**Task brief**
Where the word "structure" occurs in a line, return that line.

**Input**
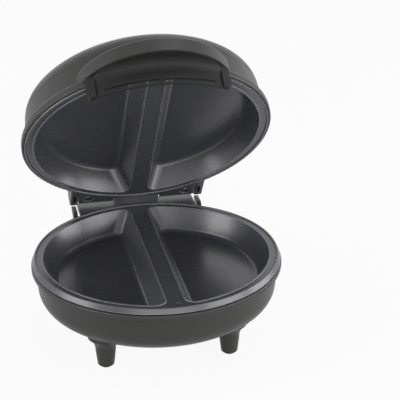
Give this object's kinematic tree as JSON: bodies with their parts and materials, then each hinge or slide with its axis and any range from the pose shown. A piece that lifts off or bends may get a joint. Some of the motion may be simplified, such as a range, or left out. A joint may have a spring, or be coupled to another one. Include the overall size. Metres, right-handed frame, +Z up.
{
  "type": "omelette maker",
  "caption": "Round countertop omelette maker: legged bowl and domed lid hinged at the back, coated plates with half-moon cavities, front grip.",
  "frame": {"origin": "on the table, in the middle of the opened appliance's outline seen from above; the bowl's axis stands 9.1 mm in front of it", "axes": "+Z up, -Y towards the grip and the user, +Y towards the hinge, +X to the user's right"},
  "size_m": [0.21, 0.2278, 0.2738],
  "materials": {
    "shell_plastic": "satin charcoal moulding",
    "grip_plastic": "fine matte black moulding",
    "pad_rubber": "soft black pads",
    "plate_coating": "cast aluminium under a satin dark grey release coating",
    "element_steel": "heat-dulled sheathed tube",
    "clip_steel": "bright stamped strip",
    "screw_steel": "zinc-plated",
    "shield_sheet": "mill finish sheet",
    "thermostat_body": "dark brown moulding",
    "fuse_sleeve": "woven glass sleeve",
    "block_ceramic": "unglazed pale ceramic",
    "terminal_brass": "plain brass",
    "lead_sleeve": "heat-proof sleeve",
    "gland_plastic": "black bush",
    "holder_plastic": "natural moulding",
    "lamp_glass": "clear bulbs",
    "power_lens_red": "translucent red",
    "ready_lens_green": "translucent green"
  },
  "bodies": {
    "base": {"base_shell": "shell_plastic", "foot_pads": "pad_rubber", "lower_plate": "plate_coating", "lower_element": "element_steel", "lower_element_clips": "clip_steel", "lower_clip_screws": "screw_steel", "lower_heat_shield": "shield_sheet", "base_screws": "screw_steel", "thermostat": "thermostat_body", "thermostat_bracket": "clip_steel", "thermal_fuse": "fuse_sleeve", "fuse_clip": "clip_steel", "terminal_block": "block_ceramic", "terminal_screws": "terminal_brass", "base_leads": "lead_sleeve", "cord_gland": "gland_plastic", "hinge_pin": "screw_steel", "hinge_washers": "clip_steel"},
    "lid": {"lid_shell": "shell_plastic", "handle_guard": "grip_plastic", "guard_screws": "screw_steel", "upper_plate": "plate_coating", "lug_screws": "screw_steel", "upper_element": "element_steel", "upper_element_clips": "clip_steel", "upper_clip_screws": "screw_steel", "upper_heat_shield": "shield_sheet", "upper_shield_screws": "screw_steel", "lamp_holder": "holder_plastic", "holder_screw": "screw_steel", "indicator_lamps": "lamp_glass", "power_lens": "power_lens_red", "ready_lens": "ready_lens_green"}
  },
  "joints": [
    {"name": "lid_hinge", "type": "hinge", "parent": "base", "child": "lid", "pos_m": [0, 0.1002, 0.087], "axis": [-1, 0, 0], "range_deg": [-51.3, 33.7]}
  ]
}
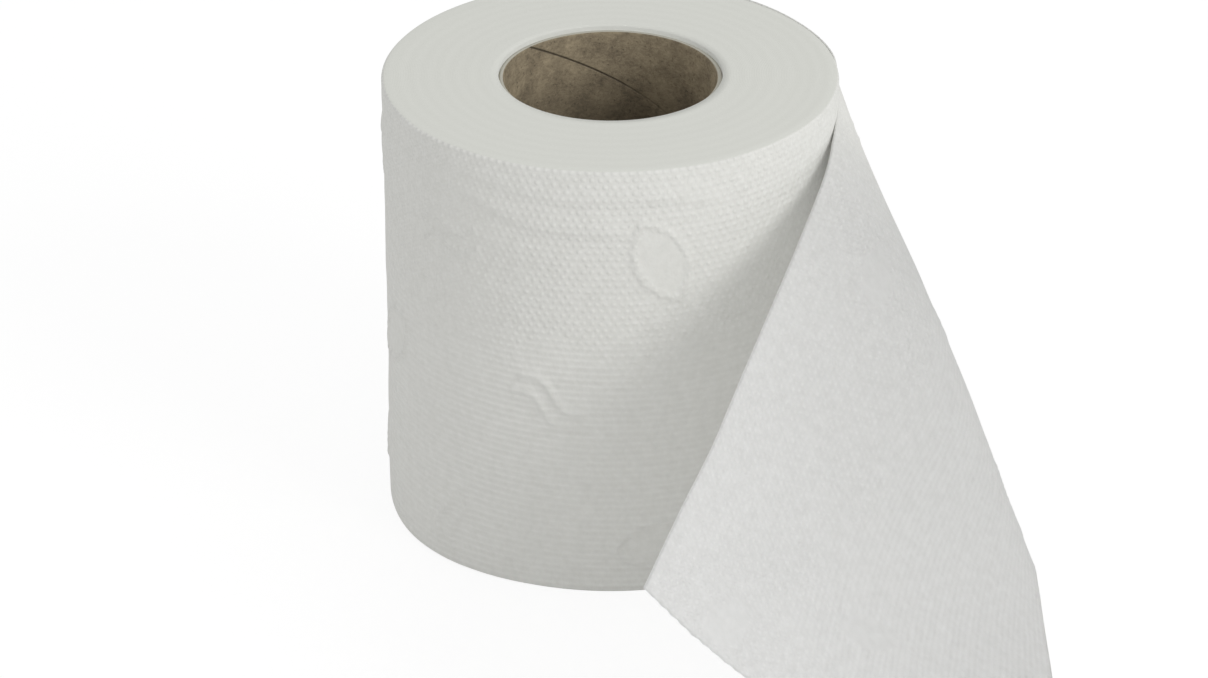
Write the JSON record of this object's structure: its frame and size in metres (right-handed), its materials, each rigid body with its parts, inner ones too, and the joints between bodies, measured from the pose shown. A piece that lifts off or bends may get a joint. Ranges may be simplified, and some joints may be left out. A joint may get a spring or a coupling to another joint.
{
  "type": "toilet paper roll",
  "caption": "Upright roll of embossed white tissue wound on a kraft cardboard core, its loose end let down at the right and standing on the table in front",
  "frame": {"origin": "on the roll's axis, in the plane of its lower end", "axes": "+Z is the roll's axis and the core's bore, upward as it stands; the tail leaves on the +X side and runs toward -Y"},
  "size_m": [0.1384, 0.1812, 0.098],
  "materials": {
    "tissue": "soft matt white tissue paper, dot embossed",
    "core_board": "matt grey-brown recycled kraft board, spiral wound"
  },
  "bodies": {
    "root": {"tissue_roll": "tissue", "core_tube": "core_board"}
  },
  "joints": []
}
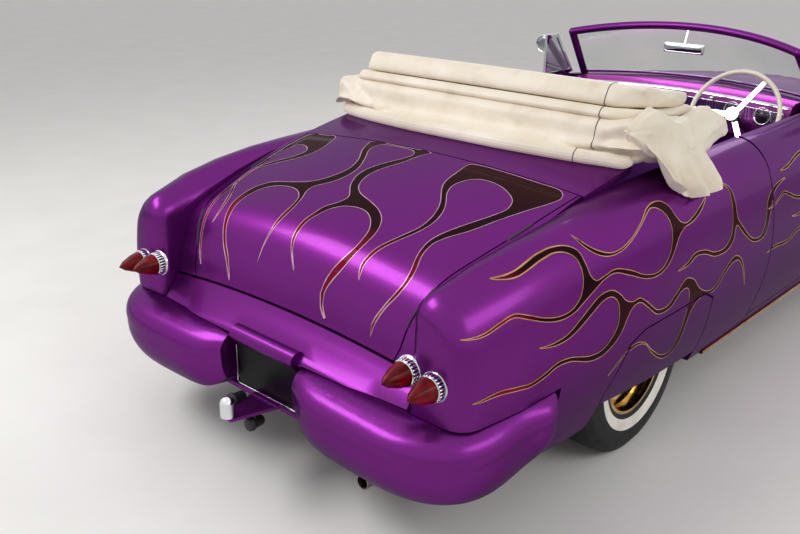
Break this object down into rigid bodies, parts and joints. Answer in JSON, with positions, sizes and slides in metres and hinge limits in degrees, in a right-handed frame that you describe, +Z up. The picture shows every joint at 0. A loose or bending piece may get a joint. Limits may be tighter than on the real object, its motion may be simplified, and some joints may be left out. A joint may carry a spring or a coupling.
{
  "type": "convertible car",
  "caption": "Two-door open touring car, lowered and smoothed, with a folded cloth roof, covered rear wheels, bullet tail lamps and a tow bar.",
  "frame": {"origin": "centre of the bounding box's bottom face, on the ground midway between the front bumper and the tow ball", "axes": "+X forward, +Y to the car's left, +Z up"},
  "size_m": [5.2452, 1.9276, 1.4329],
  "materials": {
    "car_paint": "deep candy purple over metallic, high gloss",
    "chrome": "polished plating",
    "trim_gold": "warm plated trim",
    "red_lens": "clear red lens",
    "clear_glass": "clear",
    "mirror": "plated shell with a silvered face",
    "plate": "satin black, blank",
    "black_frame": "satin black chassis paint",
    "underside": "dark floor paint",
    "exhaust_steel": "bright steel",
    "seat_purple": "purple vinyl with cream panels",
    "roof_cloth": "cream folded cloth",
    "dash_paint": "pink candy dash with plated face",
    "wheel_cream": "cream rim",
    "wheel_paint": "purple wheel with plated ring",
    "tyre": "black with wide white side bands",
    "cast": "plain"
  },
  "bodies": {
    "body": {"chassis_frame": "black_frame", "cowl": "car_paint", "dashboard": "dash_paint", "deck_panel": "car_paint", "engine": "cast", "exhaust": "exhaust_steel", "floor_pan": "underside", "folded_top": "roof_cloth", "front_bumper": "car_paint", "front_fenders": "car_paint", "front_seat": "seat_purple", "front_suspension": "black_frame", "fuel_tank": "black_frame", "grille": "chrome", "headlamps": "clear_glass", "interior_mirror": "mirror", "nose_panel": "car_paint", "number_plate": "plate", "quarter_panels": "car_paint", "rear_axle": "black_frame", "rear_bumpers": "car_paint", "rear_seat": "seat_purple", "rear_valance": "car_paint", "sill_strips": "trim_gold", "sills": "car_paint", "steering_column": "chrome", "tail_lamp_bezels": "chrome", "tail_lamp_lenses": "red_lens", "tow_ball": "chrome", "tow_bar": "car_paint", "wheel_skirts": "car_paint", "windscreen_frame": "car_paint", "windscreen_glass": "clear_glass"},
    "hood": {"hood": "car_paint"},
    "boot_lid": {"boot_lid": "car_paint"},
    "steering_wheel": {"steering_wheel": "wheel_cream"},
    "door_left": {"door_left": "car_paint", "vent_window_left": "chrome", "door_mirror_left": "mirror"},
    "knuckle_left": {"knuckle_left": "cast"},
    "wheel_front_left": {"wheel_front_left": "wheel_paint", "tyre_front_left": "tyre"},
    "wheel_rear_left": {"wheel_rear_left": "wheel_paint", "tyre_rear_left": "tyre"},
    "door_right": {"door_right": "car_paint", "vent_window_right": "chrome", "door_mirror_right": "mirror"},
    "knuckle_right": {"knuckle_right": "cast"},
    "wheel_front_right": {"wheel_front_right": "wheel_paint", "tyre_front_right": "tyre"},
    "wheel_rear_right": {"wheel_rear_right": "wheel_paint", "tyre_rear_right": "tyre"}
  },
  "joints": [
    {"name": "steer_left", "type": "hinge", "parent": "body", "child": "knuckle_left", "pos_m": [1.675, 0.668, 0.355], "axis": [0, 0, 1], "range_deg": [-30, 30]},
    {"name": "roll_front_left", "type": "hinge", "parent": "knuckle_left", "child": "wheel_front_left", "pos_m": [1.675, 0.768, 0.355], "axis": [0, 1, 0], "continuous": true},
    {"name": "roll_rear_left", "type": "hinge", "parent": "body", "child": "wheel_rear_left", "pos_m": [-1.325, 0.768, 0.355], "axis": [0, 1, 0], "continuous": true},
    {"name": "open_door_left", "type": "hinge", "parent": "body", "child": "door_left", "pos_m": [0.563, 0.957, 0.65], "axis": [0, 0, -1], "range_deg": [0, 65]},
    {"name": "steer_right", "type": "hinge", "parent": "body", "child": "knuckle_right", "pos_m": [1.675, -0.668, 0.355], "axis": [0, 0, 1], "range_deg": [-30, 30]},
    {"name": "roll_front_right", "type": "hinge", "parent": "knuckle_right", "child": "wheel_front_right", "pos_m": [1.675, -0.768, 0.355], "axis": [0, 1, 0], "continuous": true},
    {"name": "roll_rear_right", "type": "hinge", "parent": "body", "child": "wheel_rear_right", "pos_m": [-1.325, -0.768, 0.355], "axis": [0, 1, 0], "continuous": true},
    {"name": "open_door_right", "type": "hinge", "parent": "body", "child": "door_right", "pos_m": [0.563, -0.957, 0.65], "axis": [0, 0, 1], "range_deg": [0, 65]},
    {"name": "open_hood", "type": "hinge", "parent": "body", "child": "hood", "pos_m": [0.838, 0, 1.118], "axis": [0, -1, 0], "range_deg": [0, 50]},
    {"name": "open_boot_lid", "type": "hinge", "parent": "body", "child": "boot_lid", "pos_m": [-1.587, 0, 1.08], "axis": [0, 1, 0], "range_deg": [0, 55]},
    {"name": "turn_steering_wheel", "type": "hinge", "parent": "body", "child": "steering_wheel", "pos_m": [0.273, -0.415, 1.028], "axis": [-0.9063, 0, 0.4226], "range_deg": [-450, 450]}
  ],
  "couplings": [
    {"joint": "steer_right", "follows": "steer_left", "ratio": 1},
    {"joint": "turn_steering_wheel", "follows": "steer_left", "ratio": 15}
  ]
}
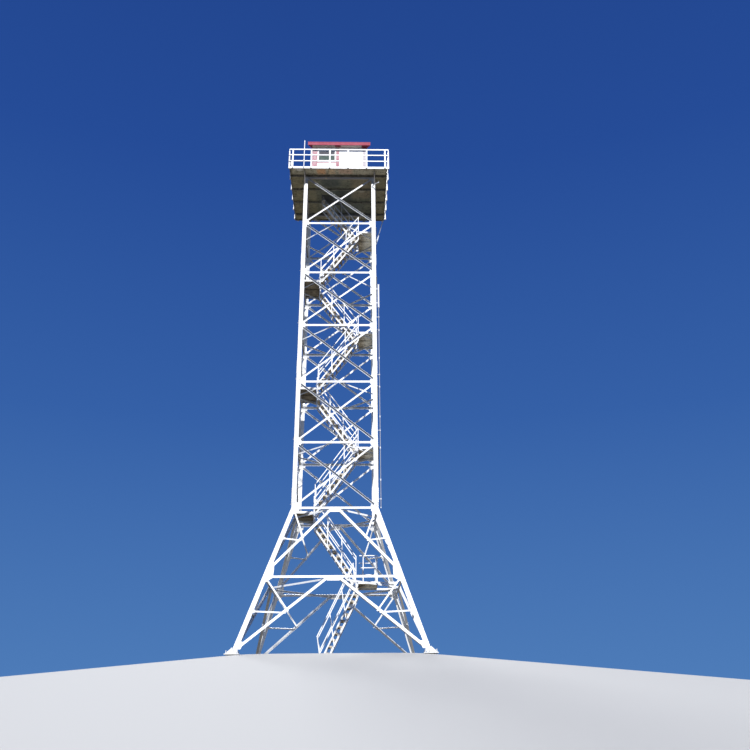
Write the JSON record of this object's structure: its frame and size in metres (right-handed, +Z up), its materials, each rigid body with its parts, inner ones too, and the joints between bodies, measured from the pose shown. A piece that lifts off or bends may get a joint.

**Task answer**
Write the JSON record of this object's structure: its frame and size in metres (right-handed), its materials, each rigid body with its parts, inner ones too, and the joints between bodies, measured from the pose shown. A piece that lifts off or bends may get a joint. Ranges may be simplified, and some joints may be left out. A joint may get a spring or a coupling to another joint.
Write the JSON record of this object's structure: its frame and size in metres (right-handed, +Z up), its materials, each rigid body with its parts, inner ones too, and the joints between bodies, measured from the pose shown. A piece that lifts off or bends may get a joint.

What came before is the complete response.